The Johns Creek City Council approved a resolution proclaiming its "full and complete opposition" to MARTA rail in North Fulton. In the end, Beach's legislation was deep-sixed by elements within his Senate Republican caucus.
House Speaker pro tem Jan Jones, R-Johns Creek, led a rescue effort that permitted MARTA's bid for expansion — but only within the city of Atlanta proper. The question of rail beyond MARTA's North Springs station would remain a matter for future political campaigns to hash out. Beach vs. Barlow was the first.
Barlow hammered on Beach’s willingness to support tax increases in the name of better transportation, but also denounced the incumbent’s MARTA expansion proposal as antithetical to North Fulton thinking. (The Barlow campaign also implied that Beach supported MARTA expansion into adjoining Cherokee County — an impossibility forbidden by the Georgia Constitution.)
Beach said he polled North Fulton residents of Senate District 21 on the question of MARTA expansion. Sixty-four percent favored a referendum. Fifty-five percent said they would support a commuter rail push into their region. On Tuesday, Beach won 62 percent of the vote in the North Fulton portion of his district.
Beach won a majority of votes in Cherokee, too, despite that county’s tea-party reputation.

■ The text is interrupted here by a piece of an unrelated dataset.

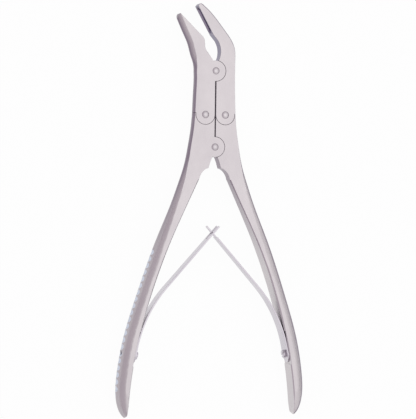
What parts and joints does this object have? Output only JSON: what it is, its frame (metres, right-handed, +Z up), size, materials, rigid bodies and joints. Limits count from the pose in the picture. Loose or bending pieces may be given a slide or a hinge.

Transportation is an issue there, too. Just of a different sort. Seventy-two percent of adults leave each morning for jobs outside the county lines.
“It’s a nightmare to try to go east-west — going on Highway 120 or 140 is a disaster right now, going to Roswell or Cumming,” Beach said.
But his survival on Tuesday is likely to have its biggest impact on a renewed debate over commuter rail in north Fulton, beyond the Chattahoochee River. When the Legislature passed and the governor signed the bill creating a path for MARTA to grow its rail system within Atlanta, they essentially removed Georgia’s capital city from the expansion discussion.
The next move will be up to North Fulton — and South Fulton, too. Though a larger population gives Fulton’s north side more clout. Beach’s victory on Tuesday makes that conversation more likely.
“I do think [House Speaker pro tem Jones] — and I’m not speaking for her — I think she wants to look at some options to get the mayors’ buy-in and see if we want to do something,” Beach said. A .25 percent sales tax, expanded to run 25 or 30 years, could finance a scaled-down, $2 billion transit project.
Beach says his victory is “a signal that there’s an appetite for looking at that. If we build the north line, it’s going to force Gwinnett and Cobb to come in. Because, if not, they will be 15 years behind,” he said.
***
On a somewhat related note: Early Wednesday morning, Aaron Barlow conceded defeat in the Senate District 21 race, but he promised that he's not going away. "I don't have to have the title of state senator to be a public servant, and it is my intention to serve in whatever capacity God calls me to serve," Barlow said in a statement.
Only Tuesday evening, at a gathering of the Barlow campaign in Woodstock, did top aide Andrew O’Shea fill me in on a detail that hadn’t been hidden so much as avoided. Had he won, Barlow would have been one of only two Mormons serving in the state Legislature.
A backlash from evangelicals wasn’t the campaign’s worry. That’s so 2012. But for a candidate attempting to channel his inner Donald Trump, comparisons to Mitt Romney would be unfortunate. And not just because of Romney’s current stop-Trump efforts.
In the 2012 GOP presidential primary, Romney may have won Fulton County. But he finished a distant second in Cherokee to Newt Gingrich. And Cherokee County makes up 70 percent of Senate District 21.